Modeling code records
• • • • •
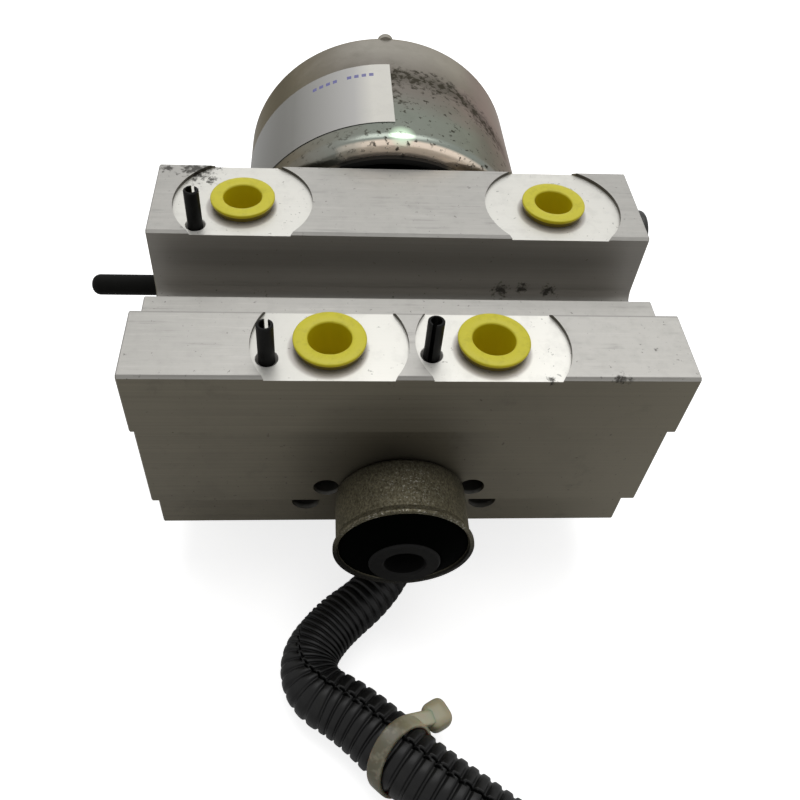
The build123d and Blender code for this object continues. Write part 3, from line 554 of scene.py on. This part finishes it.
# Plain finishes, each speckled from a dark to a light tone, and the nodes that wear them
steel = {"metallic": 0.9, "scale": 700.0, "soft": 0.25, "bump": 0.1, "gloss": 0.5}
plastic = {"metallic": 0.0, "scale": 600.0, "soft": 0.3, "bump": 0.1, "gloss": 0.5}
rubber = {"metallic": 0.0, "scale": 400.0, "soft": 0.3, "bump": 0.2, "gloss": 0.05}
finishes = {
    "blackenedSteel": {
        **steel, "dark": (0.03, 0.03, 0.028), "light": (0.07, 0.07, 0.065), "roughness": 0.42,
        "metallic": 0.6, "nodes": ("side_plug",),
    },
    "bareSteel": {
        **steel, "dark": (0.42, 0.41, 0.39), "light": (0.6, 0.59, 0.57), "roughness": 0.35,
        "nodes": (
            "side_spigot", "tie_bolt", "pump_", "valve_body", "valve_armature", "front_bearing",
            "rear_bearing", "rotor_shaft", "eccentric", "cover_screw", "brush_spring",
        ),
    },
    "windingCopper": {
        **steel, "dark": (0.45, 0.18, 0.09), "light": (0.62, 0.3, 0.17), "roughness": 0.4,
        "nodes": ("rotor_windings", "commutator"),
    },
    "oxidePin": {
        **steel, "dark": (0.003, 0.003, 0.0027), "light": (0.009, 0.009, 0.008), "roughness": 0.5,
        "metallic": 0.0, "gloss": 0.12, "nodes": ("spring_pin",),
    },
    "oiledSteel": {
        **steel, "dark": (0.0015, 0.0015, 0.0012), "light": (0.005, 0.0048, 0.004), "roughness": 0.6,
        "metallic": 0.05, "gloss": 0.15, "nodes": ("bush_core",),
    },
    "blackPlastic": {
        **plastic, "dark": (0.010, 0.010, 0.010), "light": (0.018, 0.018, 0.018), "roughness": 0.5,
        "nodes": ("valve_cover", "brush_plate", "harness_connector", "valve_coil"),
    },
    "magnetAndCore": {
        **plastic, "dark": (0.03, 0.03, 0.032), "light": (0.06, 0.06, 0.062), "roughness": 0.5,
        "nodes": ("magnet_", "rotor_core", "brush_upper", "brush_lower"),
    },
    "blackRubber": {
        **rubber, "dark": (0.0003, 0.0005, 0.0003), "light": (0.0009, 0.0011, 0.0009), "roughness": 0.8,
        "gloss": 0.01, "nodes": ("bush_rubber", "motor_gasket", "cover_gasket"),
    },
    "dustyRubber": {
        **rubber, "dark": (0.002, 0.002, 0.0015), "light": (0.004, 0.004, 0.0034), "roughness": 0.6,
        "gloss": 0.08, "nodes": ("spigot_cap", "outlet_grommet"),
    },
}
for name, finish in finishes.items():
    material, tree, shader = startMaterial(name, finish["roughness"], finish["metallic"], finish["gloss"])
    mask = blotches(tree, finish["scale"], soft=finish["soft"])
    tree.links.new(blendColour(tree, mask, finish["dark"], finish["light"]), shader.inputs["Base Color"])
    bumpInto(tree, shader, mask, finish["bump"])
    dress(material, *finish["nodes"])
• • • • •
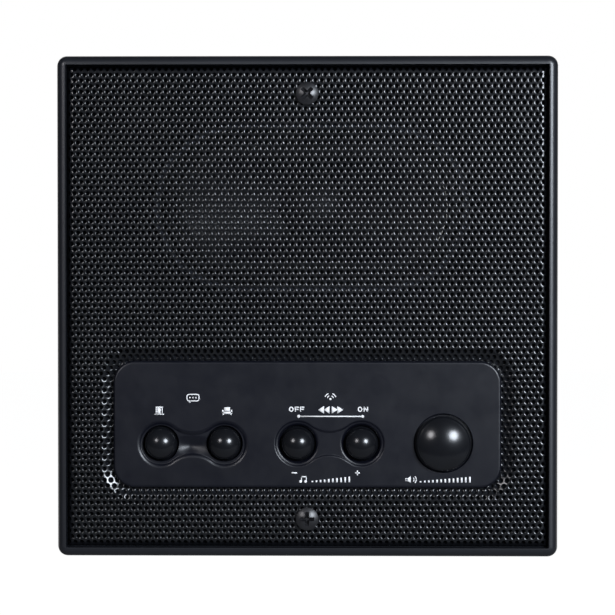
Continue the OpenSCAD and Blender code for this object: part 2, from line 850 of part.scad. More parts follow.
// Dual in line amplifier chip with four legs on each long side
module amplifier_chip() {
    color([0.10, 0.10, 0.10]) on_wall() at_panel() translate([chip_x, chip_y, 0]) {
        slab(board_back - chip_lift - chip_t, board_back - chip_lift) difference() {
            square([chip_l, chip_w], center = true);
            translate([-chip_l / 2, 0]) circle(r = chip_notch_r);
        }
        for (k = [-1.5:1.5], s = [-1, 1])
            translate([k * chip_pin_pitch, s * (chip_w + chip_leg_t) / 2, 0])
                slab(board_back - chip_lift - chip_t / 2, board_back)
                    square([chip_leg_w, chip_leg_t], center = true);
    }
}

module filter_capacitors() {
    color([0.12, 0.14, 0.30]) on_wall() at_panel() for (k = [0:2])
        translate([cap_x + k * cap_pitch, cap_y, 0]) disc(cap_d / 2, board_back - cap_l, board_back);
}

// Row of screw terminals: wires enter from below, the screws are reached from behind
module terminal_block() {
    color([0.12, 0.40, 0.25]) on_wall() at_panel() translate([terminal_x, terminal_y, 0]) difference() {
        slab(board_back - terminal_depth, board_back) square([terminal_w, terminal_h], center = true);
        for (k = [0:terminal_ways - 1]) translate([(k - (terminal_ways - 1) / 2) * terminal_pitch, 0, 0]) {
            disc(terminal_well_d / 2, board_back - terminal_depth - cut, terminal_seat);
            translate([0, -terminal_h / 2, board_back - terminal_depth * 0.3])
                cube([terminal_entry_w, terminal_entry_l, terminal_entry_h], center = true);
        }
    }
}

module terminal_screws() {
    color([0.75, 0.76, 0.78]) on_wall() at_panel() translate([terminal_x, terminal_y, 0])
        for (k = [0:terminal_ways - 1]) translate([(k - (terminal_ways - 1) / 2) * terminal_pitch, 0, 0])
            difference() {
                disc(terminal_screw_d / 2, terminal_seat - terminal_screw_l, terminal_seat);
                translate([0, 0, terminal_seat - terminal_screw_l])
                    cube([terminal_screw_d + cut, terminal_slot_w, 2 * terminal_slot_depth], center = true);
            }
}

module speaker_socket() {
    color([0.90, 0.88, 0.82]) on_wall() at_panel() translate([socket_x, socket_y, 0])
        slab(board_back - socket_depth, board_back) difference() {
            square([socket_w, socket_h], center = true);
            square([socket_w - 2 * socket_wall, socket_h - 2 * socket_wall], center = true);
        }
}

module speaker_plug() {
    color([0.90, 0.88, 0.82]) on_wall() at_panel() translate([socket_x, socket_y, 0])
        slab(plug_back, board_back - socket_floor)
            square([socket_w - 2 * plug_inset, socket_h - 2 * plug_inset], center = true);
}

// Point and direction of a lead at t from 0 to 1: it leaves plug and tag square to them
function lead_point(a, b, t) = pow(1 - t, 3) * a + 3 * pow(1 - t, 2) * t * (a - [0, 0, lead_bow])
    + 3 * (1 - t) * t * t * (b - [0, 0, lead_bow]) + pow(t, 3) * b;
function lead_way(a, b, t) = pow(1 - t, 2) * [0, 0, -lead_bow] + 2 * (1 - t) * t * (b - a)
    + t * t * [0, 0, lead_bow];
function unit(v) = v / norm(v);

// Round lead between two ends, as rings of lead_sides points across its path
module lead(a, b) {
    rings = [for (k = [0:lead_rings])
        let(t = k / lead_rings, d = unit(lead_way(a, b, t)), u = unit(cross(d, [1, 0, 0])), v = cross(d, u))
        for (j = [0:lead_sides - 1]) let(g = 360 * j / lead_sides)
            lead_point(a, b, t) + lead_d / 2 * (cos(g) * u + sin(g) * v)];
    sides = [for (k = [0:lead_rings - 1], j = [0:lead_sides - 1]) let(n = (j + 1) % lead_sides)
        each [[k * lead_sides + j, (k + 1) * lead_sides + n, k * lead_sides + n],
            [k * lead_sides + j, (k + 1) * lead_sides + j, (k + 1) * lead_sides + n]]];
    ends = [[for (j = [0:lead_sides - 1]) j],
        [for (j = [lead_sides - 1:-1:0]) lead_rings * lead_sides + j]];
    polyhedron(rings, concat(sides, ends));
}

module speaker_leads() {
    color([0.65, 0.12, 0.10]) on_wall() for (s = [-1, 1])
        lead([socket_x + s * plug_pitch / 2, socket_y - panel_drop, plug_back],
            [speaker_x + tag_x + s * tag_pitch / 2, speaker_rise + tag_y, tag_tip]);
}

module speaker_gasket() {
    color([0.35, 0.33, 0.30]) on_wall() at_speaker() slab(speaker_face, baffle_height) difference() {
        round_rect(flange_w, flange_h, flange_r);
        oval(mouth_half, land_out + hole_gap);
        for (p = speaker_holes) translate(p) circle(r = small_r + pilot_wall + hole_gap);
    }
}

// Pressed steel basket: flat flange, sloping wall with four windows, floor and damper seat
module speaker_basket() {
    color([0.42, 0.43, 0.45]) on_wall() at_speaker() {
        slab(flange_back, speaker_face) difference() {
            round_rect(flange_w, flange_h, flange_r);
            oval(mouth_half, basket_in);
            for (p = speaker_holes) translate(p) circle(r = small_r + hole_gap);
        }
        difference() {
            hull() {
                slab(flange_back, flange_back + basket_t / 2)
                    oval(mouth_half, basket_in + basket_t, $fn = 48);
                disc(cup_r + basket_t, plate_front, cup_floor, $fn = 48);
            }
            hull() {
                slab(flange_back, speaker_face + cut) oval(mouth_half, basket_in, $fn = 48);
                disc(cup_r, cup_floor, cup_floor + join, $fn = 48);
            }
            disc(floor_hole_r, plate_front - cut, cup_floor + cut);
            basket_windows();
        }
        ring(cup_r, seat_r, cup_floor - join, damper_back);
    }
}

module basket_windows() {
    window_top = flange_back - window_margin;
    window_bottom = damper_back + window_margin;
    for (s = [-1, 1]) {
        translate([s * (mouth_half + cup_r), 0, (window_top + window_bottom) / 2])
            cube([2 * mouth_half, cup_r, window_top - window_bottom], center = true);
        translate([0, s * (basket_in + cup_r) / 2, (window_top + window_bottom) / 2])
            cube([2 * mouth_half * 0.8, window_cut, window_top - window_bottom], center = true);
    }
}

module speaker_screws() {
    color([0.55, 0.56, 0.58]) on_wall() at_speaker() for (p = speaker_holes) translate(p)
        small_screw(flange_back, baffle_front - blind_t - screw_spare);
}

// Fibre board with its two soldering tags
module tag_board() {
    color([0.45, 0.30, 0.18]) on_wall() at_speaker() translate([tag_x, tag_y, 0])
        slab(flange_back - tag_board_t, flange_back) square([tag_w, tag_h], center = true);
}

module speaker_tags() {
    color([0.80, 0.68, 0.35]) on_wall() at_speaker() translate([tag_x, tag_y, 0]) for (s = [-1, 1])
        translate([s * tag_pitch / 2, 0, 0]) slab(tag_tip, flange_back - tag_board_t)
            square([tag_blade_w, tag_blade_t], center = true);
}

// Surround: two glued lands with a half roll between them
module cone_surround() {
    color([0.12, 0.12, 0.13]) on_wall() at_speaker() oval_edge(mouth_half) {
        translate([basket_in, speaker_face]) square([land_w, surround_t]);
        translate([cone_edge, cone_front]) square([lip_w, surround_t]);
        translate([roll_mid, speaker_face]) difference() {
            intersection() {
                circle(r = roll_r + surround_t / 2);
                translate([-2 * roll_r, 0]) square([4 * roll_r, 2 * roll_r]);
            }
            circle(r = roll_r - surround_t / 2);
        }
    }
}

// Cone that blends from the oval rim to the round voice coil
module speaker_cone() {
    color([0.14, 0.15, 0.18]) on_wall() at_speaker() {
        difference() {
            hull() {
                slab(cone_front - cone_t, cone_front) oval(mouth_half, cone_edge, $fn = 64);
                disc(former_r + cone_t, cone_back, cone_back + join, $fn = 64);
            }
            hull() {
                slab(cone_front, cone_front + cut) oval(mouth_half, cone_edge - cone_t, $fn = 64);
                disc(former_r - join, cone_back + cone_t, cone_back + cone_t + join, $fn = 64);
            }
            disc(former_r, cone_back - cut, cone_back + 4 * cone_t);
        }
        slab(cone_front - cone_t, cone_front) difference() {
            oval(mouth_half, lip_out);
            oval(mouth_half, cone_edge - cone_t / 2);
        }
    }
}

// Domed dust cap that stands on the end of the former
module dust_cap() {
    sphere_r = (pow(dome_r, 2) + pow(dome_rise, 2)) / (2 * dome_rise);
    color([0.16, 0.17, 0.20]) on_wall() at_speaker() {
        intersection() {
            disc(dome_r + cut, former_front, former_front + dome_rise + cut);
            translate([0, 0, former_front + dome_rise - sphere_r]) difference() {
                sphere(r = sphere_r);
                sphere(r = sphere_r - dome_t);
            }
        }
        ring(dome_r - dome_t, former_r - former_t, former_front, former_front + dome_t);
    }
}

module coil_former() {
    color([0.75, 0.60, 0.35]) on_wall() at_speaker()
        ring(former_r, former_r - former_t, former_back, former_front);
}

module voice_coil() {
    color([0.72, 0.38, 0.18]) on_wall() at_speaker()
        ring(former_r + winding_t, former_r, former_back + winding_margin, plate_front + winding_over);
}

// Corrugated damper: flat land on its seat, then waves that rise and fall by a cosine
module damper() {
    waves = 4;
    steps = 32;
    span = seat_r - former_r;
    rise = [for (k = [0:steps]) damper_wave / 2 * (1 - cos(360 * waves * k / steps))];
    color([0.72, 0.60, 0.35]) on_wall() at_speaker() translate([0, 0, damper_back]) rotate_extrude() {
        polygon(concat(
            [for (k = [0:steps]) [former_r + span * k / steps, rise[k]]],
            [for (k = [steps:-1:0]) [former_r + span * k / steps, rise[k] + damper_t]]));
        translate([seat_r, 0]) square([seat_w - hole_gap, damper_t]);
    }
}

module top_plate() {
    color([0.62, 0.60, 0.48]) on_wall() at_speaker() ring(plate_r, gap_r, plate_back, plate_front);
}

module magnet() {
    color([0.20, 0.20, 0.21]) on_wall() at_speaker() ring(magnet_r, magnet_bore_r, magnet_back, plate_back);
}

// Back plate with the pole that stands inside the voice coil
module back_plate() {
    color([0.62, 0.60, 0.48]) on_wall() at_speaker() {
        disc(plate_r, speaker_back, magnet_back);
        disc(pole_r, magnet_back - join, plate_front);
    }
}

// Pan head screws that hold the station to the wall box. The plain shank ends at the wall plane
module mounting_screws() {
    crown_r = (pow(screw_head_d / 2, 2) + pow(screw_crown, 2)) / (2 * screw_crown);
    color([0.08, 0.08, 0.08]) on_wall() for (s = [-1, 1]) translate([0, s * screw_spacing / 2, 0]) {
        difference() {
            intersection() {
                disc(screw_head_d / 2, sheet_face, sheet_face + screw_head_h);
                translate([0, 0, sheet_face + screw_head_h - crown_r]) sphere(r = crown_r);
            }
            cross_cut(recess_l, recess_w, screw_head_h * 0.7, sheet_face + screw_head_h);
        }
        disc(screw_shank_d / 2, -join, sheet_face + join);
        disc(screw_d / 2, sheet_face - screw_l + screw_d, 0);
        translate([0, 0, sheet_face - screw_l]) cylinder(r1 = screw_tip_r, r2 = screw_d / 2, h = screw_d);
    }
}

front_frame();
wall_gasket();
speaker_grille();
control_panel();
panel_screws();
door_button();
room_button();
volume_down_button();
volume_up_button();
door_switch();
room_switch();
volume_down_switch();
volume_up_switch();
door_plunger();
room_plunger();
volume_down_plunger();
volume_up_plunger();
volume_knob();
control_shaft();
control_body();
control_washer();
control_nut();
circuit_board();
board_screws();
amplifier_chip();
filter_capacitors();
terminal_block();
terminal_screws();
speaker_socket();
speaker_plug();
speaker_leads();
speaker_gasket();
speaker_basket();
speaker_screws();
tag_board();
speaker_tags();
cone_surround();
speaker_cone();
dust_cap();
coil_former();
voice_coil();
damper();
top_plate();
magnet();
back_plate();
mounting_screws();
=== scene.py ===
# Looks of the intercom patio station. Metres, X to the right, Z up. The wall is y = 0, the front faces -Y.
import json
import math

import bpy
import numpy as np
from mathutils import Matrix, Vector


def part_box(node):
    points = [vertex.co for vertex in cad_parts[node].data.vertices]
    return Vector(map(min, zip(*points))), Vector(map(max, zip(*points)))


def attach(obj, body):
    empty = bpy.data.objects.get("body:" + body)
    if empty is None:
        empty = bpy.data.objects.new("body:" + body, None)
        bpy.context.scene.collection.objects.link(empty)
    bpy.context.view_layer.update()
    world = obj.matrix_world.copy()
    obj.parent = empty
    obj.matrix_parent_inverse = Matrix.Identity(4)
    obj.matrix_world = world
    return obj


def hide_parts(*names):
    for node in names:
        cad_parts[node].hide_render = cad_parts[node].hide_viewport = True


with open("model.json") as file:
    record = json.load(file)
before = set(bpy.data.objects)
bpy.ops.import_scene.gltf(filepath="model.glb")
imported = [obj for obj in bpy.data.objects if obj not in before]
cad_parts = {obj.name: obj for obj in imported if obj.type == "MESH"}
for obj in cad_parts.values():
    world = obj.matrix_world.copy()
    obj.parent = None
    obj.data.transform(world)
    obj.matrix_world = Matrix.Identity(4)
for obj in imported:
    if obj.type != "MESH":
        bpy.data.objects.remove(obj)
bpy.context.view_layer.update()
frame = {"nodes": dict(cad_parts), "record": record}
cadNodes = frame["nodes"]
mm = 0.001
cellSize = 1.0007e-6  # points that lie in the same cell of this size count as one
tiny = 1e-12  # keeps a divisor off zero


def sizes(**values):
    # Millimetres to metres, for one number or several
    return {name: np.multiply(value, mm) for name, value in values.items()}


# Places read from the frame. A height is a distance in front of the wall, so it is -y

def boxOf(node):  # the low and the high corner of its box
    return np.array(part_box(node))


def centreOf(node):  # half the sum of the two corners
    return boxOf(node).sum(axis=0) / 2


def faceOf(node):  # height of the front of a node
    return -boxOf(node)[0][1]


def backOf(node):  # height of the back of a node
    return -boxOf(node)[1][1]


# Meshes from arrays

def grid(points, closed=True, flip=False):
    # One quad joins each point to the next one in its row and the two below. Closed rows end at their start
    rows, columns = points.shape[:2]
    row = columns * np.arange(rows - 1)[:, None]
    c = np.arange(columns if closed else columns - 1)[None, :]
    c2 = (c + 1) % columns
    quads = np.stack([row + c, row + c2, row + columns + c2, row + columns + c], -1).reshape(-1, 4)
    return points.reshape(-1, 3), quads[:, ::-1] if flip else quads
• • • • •
Write down exactly the span of lines above from the one containing "terminal_block();" to the one containing "obj.parent = empty", both ends included.

• **Solution for this task**:
terminal_block();
terminal_screws();
speaker_socket();
speaker_plug();
speaker_leads();
speaker_gasket();
speaker_basket();
speaker_screws();
tag_board();
speaker_tags();
cone_surround();
speaker_cone();
dust_cap();
coil_former();
voice_coil();
damper();
top_plate();
magnet();
back_plate();
mounting_screws();
=== scene.py ===
# Looks of the intercom patio station. Metres, X to the right, Z up. The wall is y = 0, the front faces -Y.
import json
import math

import bpy
import numpy as np
from mathutils import Matrix, Vector


def part_box(node):
    points = [vertex.co for vertex in cad_parts[node].data.vertices]
    return Vector(map(min, zip(*points))), Vector(map(max, zip(*points)))


def attach(obj, body):
    empty = bpy.data.objects.get("body:" + body)
    if empty is None:
        empty = bpy.data.objects.new("body:" + body, None)
        bpy.context.scene.collection.objects.link(empty)
    bpy.context.view_layer.update()
    world = obj.matrix_world.copy()
    obj.parent = empty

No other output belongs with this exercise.